Word for word, restate every line of the material.

>>

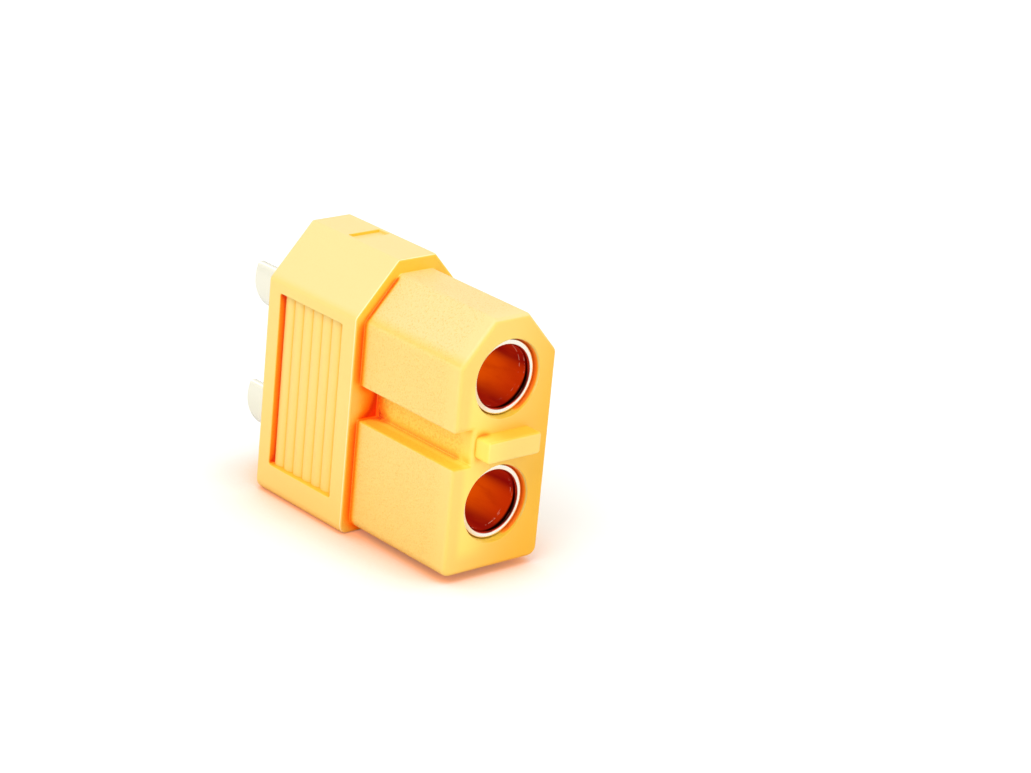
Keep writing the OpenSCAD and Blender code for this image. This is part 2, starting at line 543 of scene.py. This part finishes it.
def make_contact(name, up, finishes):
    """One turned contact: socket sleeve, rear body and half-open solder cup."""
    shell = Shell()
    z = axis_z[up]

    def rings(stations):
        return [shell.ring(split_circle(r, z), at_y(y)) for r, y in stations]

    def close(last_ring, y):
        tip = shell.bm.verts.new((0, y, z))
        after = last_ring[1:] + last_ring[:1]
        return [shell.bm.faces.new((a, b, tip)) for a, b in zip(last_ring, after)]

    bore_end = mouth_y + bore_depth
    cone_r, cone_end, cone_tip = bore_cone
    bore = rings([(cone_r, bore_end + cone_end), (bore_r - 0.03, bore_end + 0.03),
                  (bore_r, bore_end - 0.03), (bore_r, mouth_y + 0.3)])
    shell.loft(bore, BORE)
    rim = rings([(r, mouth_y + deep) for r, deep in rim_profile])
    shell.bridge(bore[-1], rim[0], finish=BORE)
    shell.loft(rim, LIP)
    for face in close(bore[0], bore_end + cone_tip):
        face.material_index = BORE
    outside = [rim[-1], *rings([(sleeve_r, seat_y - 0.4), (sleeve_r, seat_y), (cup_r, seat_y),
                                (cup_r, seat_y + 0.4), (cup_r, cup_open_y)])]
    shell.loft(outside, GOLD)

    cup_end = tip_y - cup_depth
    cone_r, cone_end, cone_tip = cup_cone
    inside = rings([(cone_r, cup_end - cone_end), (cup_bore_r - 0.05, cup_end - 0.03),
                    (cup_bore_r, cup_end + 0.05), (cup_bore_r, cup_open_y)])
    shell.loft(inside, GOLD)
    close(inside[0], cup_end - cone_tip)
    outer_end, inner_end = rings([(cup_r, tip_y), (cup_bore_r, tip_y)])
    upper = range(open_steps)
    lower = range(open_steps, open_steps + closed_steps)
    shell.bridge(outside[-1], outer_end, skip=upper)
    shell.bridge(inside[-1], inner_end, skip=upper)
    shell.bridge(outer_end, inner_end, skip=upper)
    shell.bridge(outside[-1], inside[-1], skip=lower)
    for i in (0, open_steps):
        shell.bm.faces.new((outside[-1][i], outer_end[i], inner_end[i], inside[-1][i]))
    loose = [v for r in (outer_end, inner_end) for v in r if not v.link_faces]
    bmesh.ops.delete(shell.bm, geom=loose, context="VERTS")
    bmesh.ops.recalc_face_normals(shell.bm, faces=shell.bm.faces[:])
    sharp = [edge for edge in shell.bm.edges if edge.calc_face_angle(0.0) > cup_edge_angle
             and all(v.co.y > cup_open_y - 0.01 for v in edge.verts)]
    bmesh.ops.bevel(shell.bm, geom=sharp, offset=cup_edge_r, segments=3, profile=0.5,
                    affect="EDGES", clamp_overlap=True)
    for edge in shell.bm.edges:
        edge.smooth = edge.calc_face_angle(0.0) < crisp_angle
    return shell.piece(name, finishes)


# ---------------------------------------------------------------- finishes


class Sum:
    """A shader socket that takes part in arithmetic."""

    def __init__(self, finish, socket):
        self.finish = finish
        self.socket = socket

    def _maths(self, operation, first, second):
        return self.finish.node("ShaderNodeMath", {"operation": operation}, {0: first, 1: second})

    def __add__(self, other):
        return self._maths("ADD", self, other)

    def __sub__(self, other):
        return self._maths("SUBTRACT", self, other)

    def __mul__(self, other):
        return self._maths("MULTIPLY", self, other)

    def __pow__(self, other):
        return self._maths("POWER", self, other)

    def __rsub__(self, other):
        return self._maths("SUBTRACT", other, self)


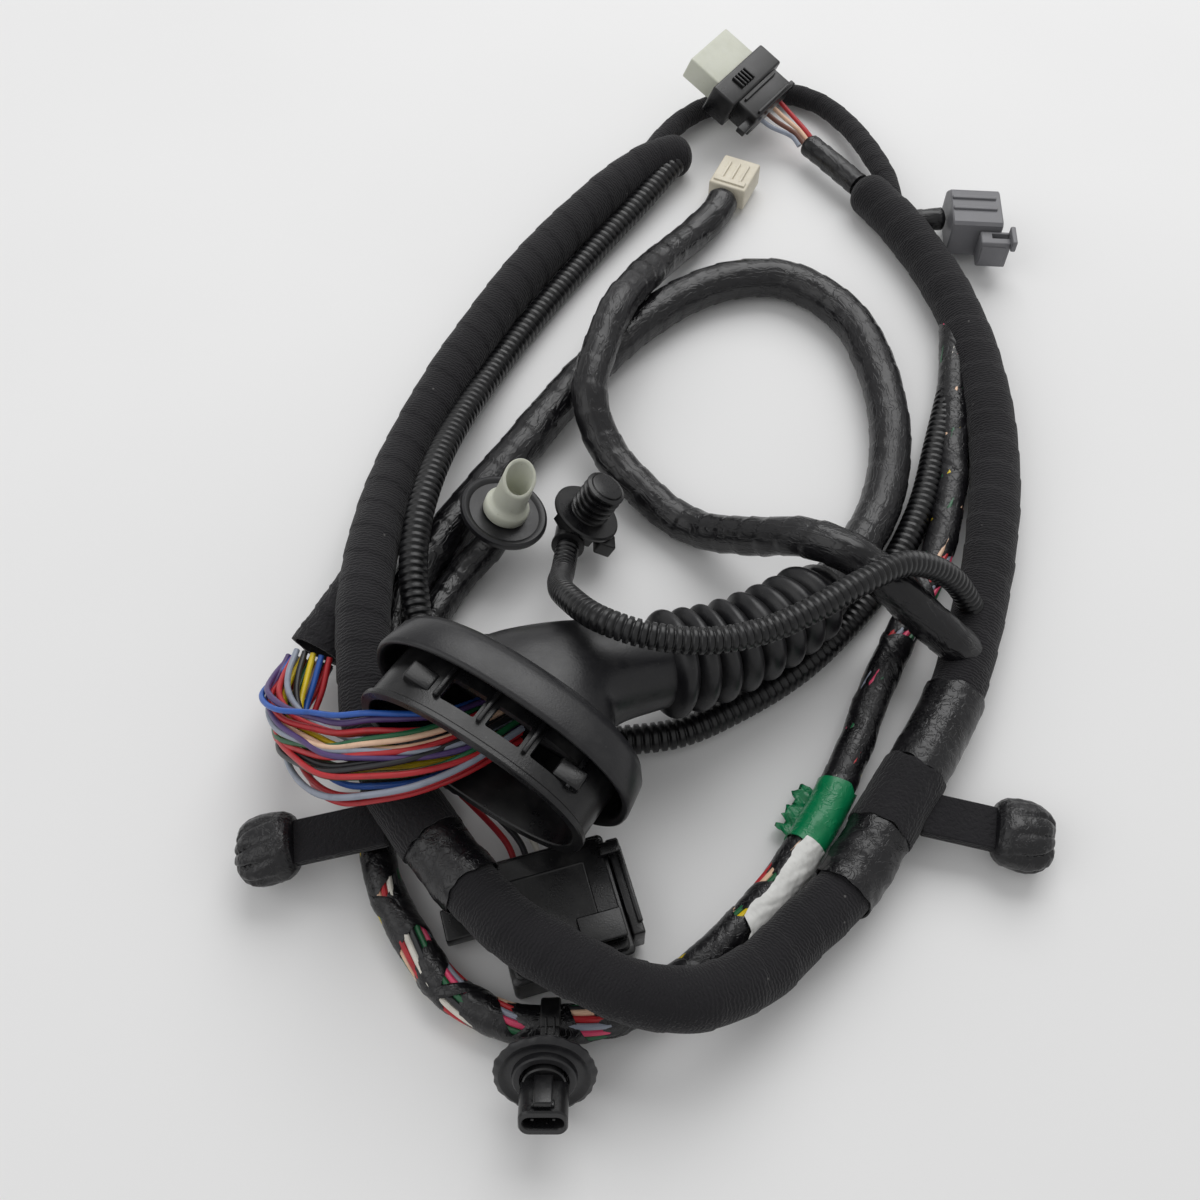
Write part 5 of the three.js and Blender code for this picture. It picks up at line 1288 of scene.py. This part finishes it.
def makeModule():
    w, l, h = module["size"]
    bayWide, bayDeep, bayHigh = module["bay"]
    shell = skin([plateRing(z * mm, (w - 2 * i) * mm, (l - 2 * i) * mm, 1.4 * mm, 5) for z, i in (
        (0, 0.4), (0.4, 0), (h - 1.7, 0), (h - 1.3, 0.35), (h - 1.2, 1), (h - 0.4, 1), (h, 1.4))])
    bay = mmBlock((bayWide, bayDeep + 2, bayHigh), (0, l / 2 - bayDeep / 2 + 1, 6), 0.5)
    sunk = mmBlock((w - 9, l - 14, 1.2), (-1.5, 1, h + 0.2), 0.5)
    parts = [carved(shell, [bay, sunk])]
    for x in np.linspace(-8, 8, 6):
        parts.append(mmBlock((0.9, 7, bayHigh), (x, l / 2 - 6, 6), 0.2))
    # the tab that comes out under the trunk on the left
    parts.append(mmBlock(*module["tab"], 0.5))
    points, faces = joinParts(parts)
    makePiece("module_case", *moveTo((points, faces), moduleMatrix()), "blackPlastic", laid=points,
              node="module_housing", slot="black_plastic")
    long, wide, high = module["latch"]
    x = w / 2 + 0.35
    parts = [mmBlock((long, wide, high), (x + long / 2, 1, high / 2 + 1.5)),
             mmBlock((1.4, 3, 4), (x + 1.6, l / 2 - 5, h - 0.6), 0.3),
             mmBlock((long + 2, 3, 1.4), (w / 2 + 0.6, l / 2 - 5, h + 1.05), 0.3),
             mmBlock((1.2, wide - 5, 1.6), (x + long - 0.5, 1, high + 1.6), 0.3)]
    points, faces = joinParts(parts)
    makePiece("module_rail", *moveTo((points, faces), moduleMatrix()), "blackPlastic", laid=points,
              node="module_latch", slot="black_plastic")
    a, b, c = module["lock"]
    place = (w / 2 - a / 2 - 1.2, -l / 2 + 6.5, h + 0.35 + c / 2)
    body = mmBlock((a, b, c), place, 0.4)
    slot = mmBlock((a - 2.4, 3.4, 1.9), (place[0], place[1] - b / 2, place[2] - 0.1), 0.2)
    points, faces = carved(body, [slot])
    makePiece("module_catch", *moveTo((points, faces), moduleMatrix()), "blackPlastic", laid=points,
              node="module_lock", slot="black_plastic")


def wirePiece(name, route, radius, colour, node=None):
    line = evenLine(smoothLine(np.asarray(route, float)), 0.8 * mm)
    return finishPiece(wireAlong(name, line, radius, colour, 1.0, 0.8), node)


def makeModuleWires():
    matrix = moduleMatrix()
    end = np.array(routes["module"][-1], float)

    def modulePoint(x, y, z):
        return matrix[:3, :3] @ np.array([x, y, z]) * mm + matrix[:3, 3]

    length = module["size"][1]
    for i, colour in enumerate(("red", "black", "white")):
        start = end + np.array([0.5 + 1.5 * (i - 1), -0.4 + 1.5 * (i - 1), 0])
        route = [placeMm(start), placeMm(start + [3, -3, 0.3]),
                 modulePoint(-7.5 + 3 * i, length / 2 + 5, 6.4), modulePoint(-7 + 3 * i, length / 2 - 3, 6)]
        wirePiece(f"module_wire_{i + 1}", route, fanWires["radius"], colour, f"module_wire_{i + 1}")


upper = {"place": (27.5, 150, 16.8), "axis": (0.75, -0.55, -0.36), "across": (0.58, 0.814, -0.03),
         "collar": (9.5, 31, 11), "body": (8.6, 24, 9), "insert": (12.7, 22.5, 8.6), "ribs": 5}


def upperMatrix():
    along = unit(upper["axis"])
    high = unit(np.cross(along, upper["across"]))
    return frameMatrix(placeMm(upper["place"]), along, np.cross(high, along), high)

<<

OUTPUT FOR THIS EXERCISE:
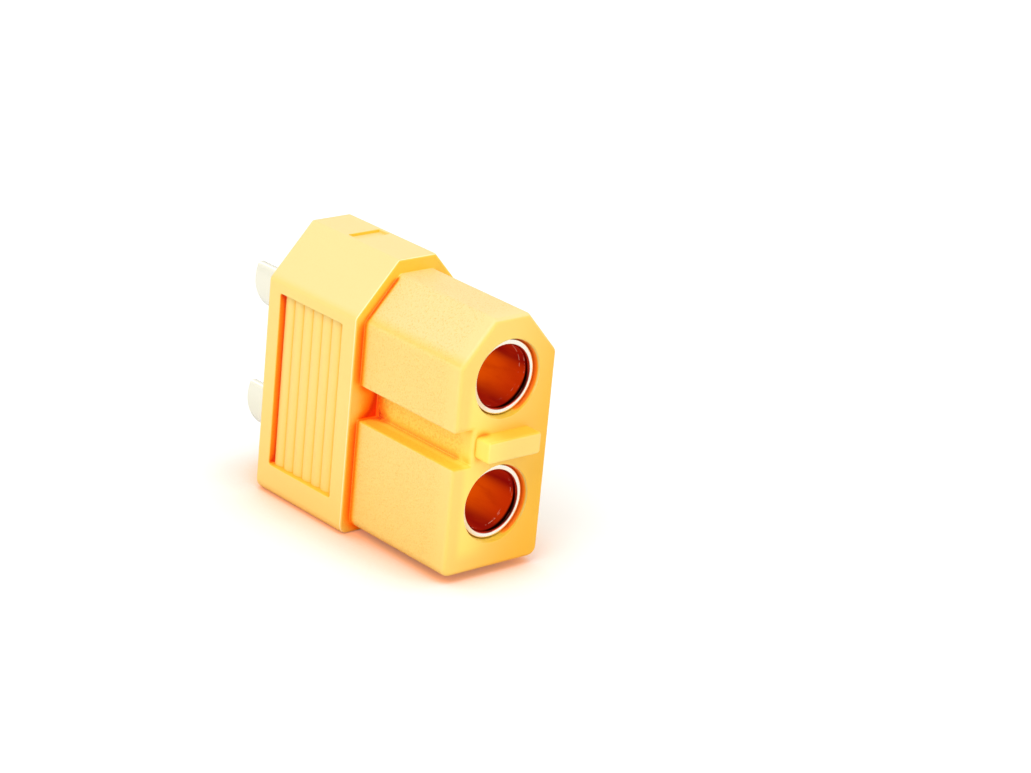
Keep writing the OpenSCAD and Blender code for this image. This is part 2, starting at line 543 of scene.py. This part finishes it.
def make_contact(name, up, finishes):
    """One turned contact: socket sleeve, rear body and half-open solder cup."""
    shell = Shell()
    z = axis_z[up]

    def rings(stations):
        return [shell.ring(split_circle(r, z), at_y(y)) for r, y in stations]

    def close(last_ring, y):
        tip = shell.bm.verts.new((0, y, z))
        after = last_ring[1:] + last_ring[:1]
        return [shell.bm.faces.new((a, b, tip)) for a, b in zip(last_ring, after)]

    bore_end = mouth_y + bore_depth
    cone_r, cone_end, cone_tip = bore_cone
    bore = rings([(cone_r, bore_end + cone_end), (bore_r - 0.03, bore_end + 0.03),
                  (bore_r, bore_end - 0.03), (bore_r, mouth_y + 0.3)])
    shell.loft(bore, BORE)
    rim = rings([(r, mouth_y + deep) for r, deep in rim_profile])
    shell.bridge(bore[-1], rim[0], finish=BORE)
    shell.loft(rim, LIP)
    for face in close(bore[0], bore_end + cone_tip):
        face.material_index = BORE
    outside = [rim[-1], *rings([(sleeve_r, seat_y - 0.4), (sleeve_r, seat_y), (cup_r, seat_y),
                                (cup_r, seat_y + 0.4), (cup_r, cup_open_y)])]
    shell.loft(outside, GOLD)

    cup_end = tip_y - cup_depth
    cone_r, cone_end, cone_tip = cup_cone
    inside = rings([(cone_r, cup_end - cone_end), (cup_bore_r - 0.05, cup_end - 0.03),
                    (cup_bore_r, cup_end + 0.05), (cup_bore_r, cup_open_y)])
    shell.loft(inside, GOLD)
    close(inside[0], cup_end - cone_tip)
    outer_end, inner_end = rings([(cup_r, tip_y), (cup_bore_r, tip_y)])
    upper = range(open_steps)
    lower = range(open_steps, open_steps + closed_steps)
    shell.bridge(outside[-1], outer_end, skip=upper)
    shell.bridge(inside[-1], inner_end, skip=upper)
    shell.bridge(outer_end, inner_end, skip=upper)
    shell.bridge(outside[-1], inside[-1], skip=lower)
    for i in (0, open_steps):
        shell.bm.faces.new((outside[-1][i], outer_end[i], inner_end[i], inside[-1][i]))
    loose = [v for r in (outer_end, inner_end) for v in r if not v.link_faces]
    bmesh.ops.delete(shell.bm, geom=loose, context="VERTS")
    bmesh.ops.recalc_face_normals(shell.bm, faces=shell.bm.faces[:])
    sharp = [edge for edge in shell.bm.edges if edge.calc_face_angle(0.0) > cup_edge_angle
             and all(v.co.y > cup_open_y - 0.01 for v in edge.verts)]
    bmesh.ops.bevel(shell.bm, geom=sharp, offset=cup_edge_r, segments=3, profile=0.5,
                    affect="EDGES", clamp_overlap=True)
    for edge in shell.bm.edges:
        edge.smooth = edge.calc_face_angle(0.0) < crisp_angle
    return shell.piece(name, finishes)


# ---------------------------------------------------------------- finishes


class Sum:
    """A shader socket that takes part in arithmetic."""

    def __init__(self, finish, socket):
        self.finish = finish
        self.socket = socket

    def _maths(self, operation, first, second):
        return self.finish.node("ShaderNodeMath", {"operation": operation}, {0: first, 1: second})

    def __add__(self, other):
        return self._maths("ADD", self, other)

    def __sub__(self, other):
        return self._maths("SUBTRACT", self, other)

    def __mul__(self, other):
        return self._maths("MULTIPLY", self, other)

    def __pow__(self, other):
        return self._maths("POWER", self, other)

    def __rsub__(self, other):
        return self._maths("SUBTRACT", other, self)


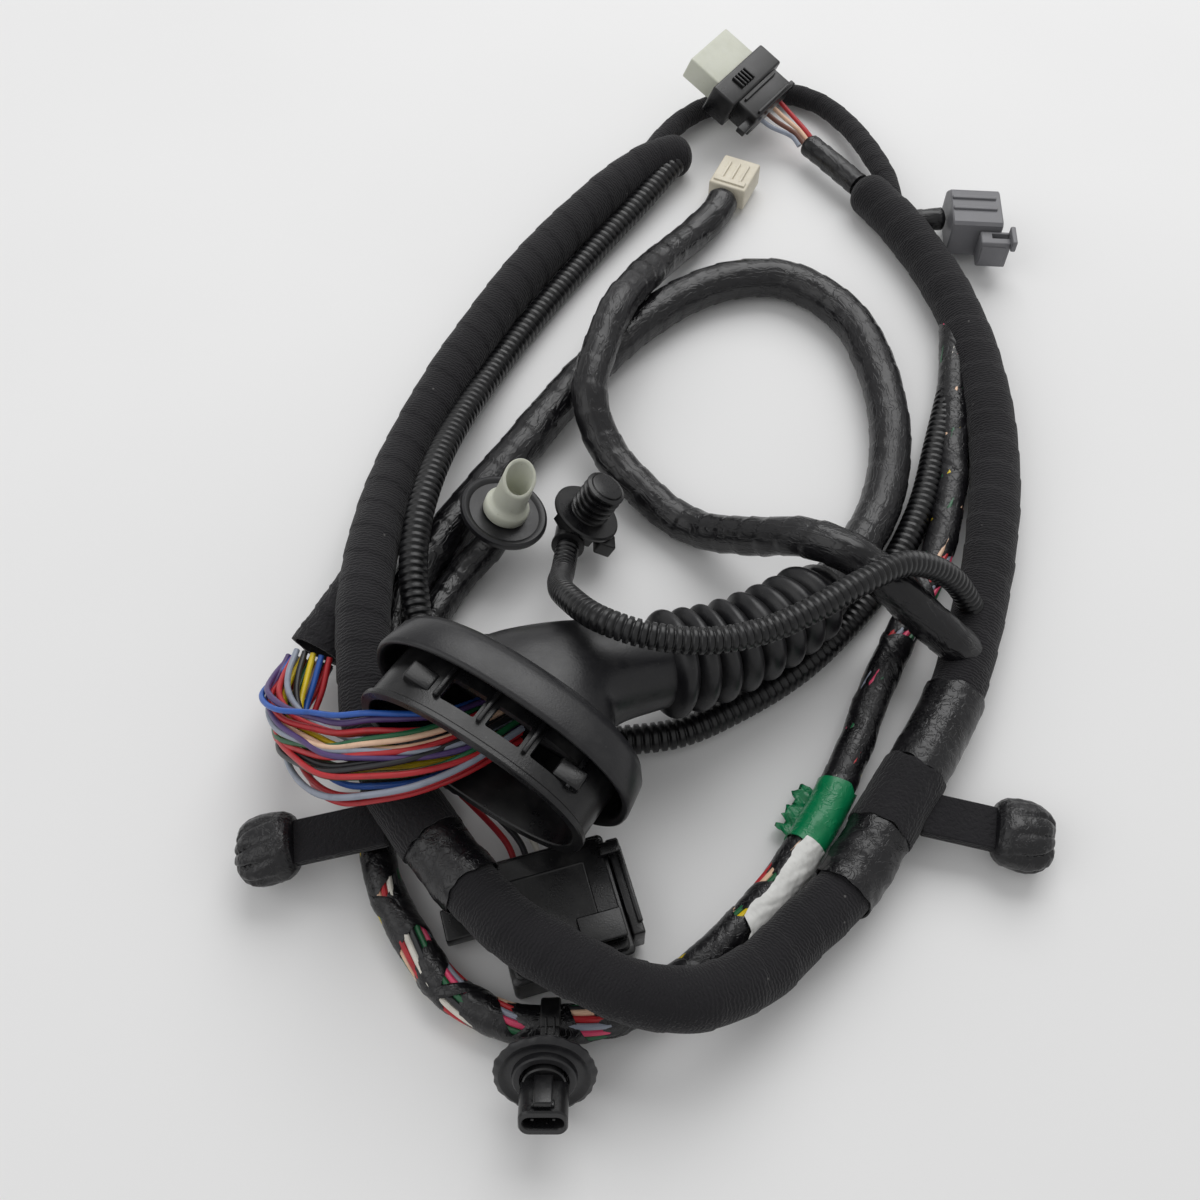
Write part 5 of the three.js and Blender code for this picture. It picks up at line 1288 of scene.py. This part finishes it.
def makeModule():
    w, l, h = module["size"]
    bayWide, bayDeep, bayHigh = module["bay"]
    shell = skin([plateRing(z * mm, (w - 2 * i) * mm, (l - 2 * i) * mm, 1.4 * mm, 5) for z, i in (
        (0, 0.4), (0.4, 0), (h - 1.7, 0), (h - 1.3, 0.35), (h - 1.2, 1), (h - 0.4, 1), (h, 1.4))])
    bay = mmBlock((bayWide, bayDeep + 2, bayHigh), (0, l / 2 - bayDeep / 2 + 1, 6), 0.5)
    sunk = mmBlock((w - 9, l - 14, 1.2), (-1.5, 1, h + 0.2), 0.5)
    parts = [carved(shell, [bay, sunk])]
    for x in np.linspace(-8, 8, 6):
        parts.append(mmBlock((0.9, 7, bayHigh), (x, l / 2 - 6, 6), 0.2))
    # the tab that comes out under the trunk on the left
    parts.append(mmBlock(*module["tab"], 0.5))
    points, faces = joinParts(parts)
    makePiece("module_case", *moveTo((points, faces), moduleMatrix()), "blackPlastic", laid=points,
              node="module_housing", slot="black_plastic")
    long, wide, high = module["latch"]
    x = w / 2 + 0.35
    parts = [mmBlock((long, wide, high), (x + long / 2, 1, high / 2 + 1.5)),
             mmBlock((1.4, 3, 4), (x + 1.6, l / 2 - 5, h - 0.6), 0.3),
             mmBlock((long + 2, 3, 1.4), (w / 2 + 0.6, l / 2 - 5, h + 1.05), 0.3),
             mmBlock((1.2, wide - 5, 1.6), (x + long - 0.5, 1, high + 1.6), 0.3)]
    points, faces = joinParts(parts)
    makePiece("module_rail", *moveTo((points, faces), moduleMatrix()), "blackPlastic", laid=points,
              node="module_latch", slot="black_plastic")
    a, b, c = module["lock"]
    place = (w / 2 - a / 2 - 1.2, -l / 2 + 6.5, h + 0.35 + c / 2)
    body = mmBlock((a, b, c), place, 0.4)
    slot = mmBlock((a - 2.4, 3.4, 1.9), (place[0], place[1] - b / 2, place[2] - 0.1), 0.2)
    points, faces = carved(body, [slot])
    makePiece("module_catch", *moveTo((points, faces), moduleMatrix()), "blackPlastic", laid=points,
              node="module_lock", slot="black_plastic")


def wirePiece(name, route, radius, colour, node=None):
    line = evenLine(smoothLine(np.asarray(route, float)), 0.8 * mm)
    return finishPiece(wireAlong(name, line, radius, colour, 1.0, 0.8), node)


def makeModuleWires():
    matrix = moduleMatrix()
    end = np.array(routes["module"][-1], float)

    def modulePoint(x, y, z):
        return matrix[:3, :3] @ np.array([x, y, z]) * mm + matrix[:3, 3]

    length = module["size"][1]
    for i, colour in enumerate(("red", "black", "white")):
        start = end + np.array([0.5 + 1.5 * (i - 1), -0.4 + 1.5 * (i - 1), 0])
        route = [placeMm(start), placeMm(start + [3, -3, 0.3]),
                 modulePoint(-7.5 + 3 * i, length / 2 + 5, 6.4), modulePoint(-7 + 3 * i, length / 2 - 3, 6)]
        wirePiece(f"module_wire_{i + 1}", route, fanWires["radius"], colour, f"module_wire_{i + 1}")


upper = {"place": (27.5, 150, 16.8), "axis": (0.75, -0.55, -0.36), "across": (0.58, 0.814, -0.03),
         "collar": (9.5, 31, 11), "body": (8.6, 24, 9), "insert": (12.7, 22.5, 8.6), "ribs": 5}


def upperMatrix():
    along = unit(upper["axis"])
    high = unit(np.cross(along, upper["across"]))
    return frameMatrix(placeMm(upper["place"]), along, np.cross(high, along), high)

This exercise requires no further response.